The Scorpion And The Frog, An Impeachment Fable

As retold by Mitch McConnell and Nancy Pelosi

David Leibowitz
Feb 18 · 5 min read
Illustration of the classic fable The Scorpion and the Frog, Kurzon, CC BY-SA 4.0 via Wikimedia Commons

The following is an adaption of the classic fable “The Scorpion and the Frog,” as retold in an abridged timeline of the second impeachment of Donald Trump. In the lead roles are Nancy Pelosi, the Speaker of the U.S. House of Representatives from California, and Mitch McConnell, the Grim Reaper from Kentucky.

The scorpion asks for a lift

The scorpion approaches the lake but cannot swim across. “Carry me on your back,” the scorpion asks of a frog sitting nearby.

“But surely you’ll sting me. You’re a scorpion,” replies the frog.

“Now why would I do that?” asks the scorpion.

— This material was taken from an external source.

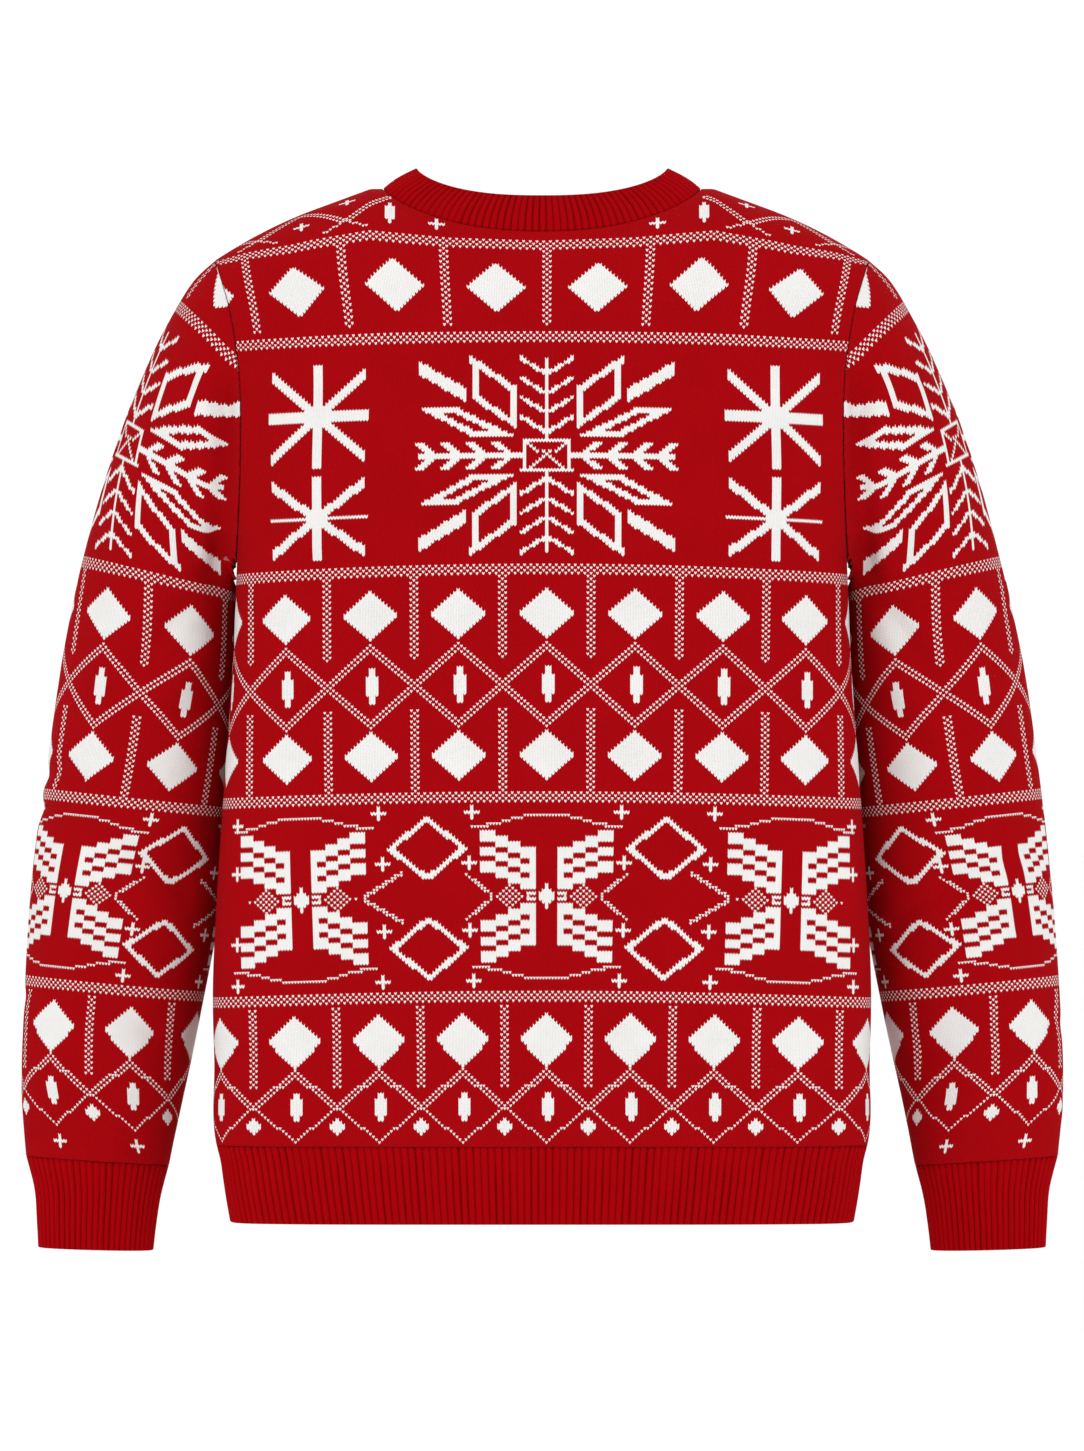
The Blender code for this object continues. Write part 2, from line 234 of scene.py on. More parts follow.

Nancy Pelosi: It’s now two days after the Capitol riot, and we need an emergency session to impeach President Donald Trump. His little orange hands are all over this incitement.

Mitch McConnell: Look, the Senate won’t reconvene until January 19 for any substantial business. A riot and impeachment hardly seem substantial, so I’ll make you an offer instead. On January 19, let’s appoint impeachment managers. On January 20, the House impeachment managers will exhibit articles. Then, no later than January 21, the Senate will proceed to consider the impeachment articles. Fair?

Pelosi: But that means the impeachment won’t begin until after President Trump has exited the White House. You look like a turtle, but I know you’ll pull a fast one. Probably claim something crazy like we can’t impeach an ex-president.

McConnell: Now, why would I do that?

Pelosi: Because it is in your nature. You totally did that when you rushed through the Supreme Court confirmation of Amy Coney Barrett just a week before Election Day. But in 2016, you refused to hold hearings for President Barack Obama’s nominee, Merrick Garland, reasoning that the American people deserved a voice in selecting their next justice since it was an election year. And that was eight months before the actual election. Hypocrite much?

McConnell: Let’s not dwell on the past. Look to our future — we can be totally bipartisan and stuff. We are now united against Trump!

Look, my memo, provided to The Washington Post notes that the “Senate trial would therefore begin after President Trump’s term has expired; either one hour after its expiration on January 20 or twenty-five hours after its expiration on January 21.” I’m telling you that we can proceed after Trump is on the lam. I mean, flown to Mar-a-Lago. I think we have extradition rights with Florida.

Pelosi: Still, you’re a scorpion. You’ll probably come up with some technical reason to acquit Trump.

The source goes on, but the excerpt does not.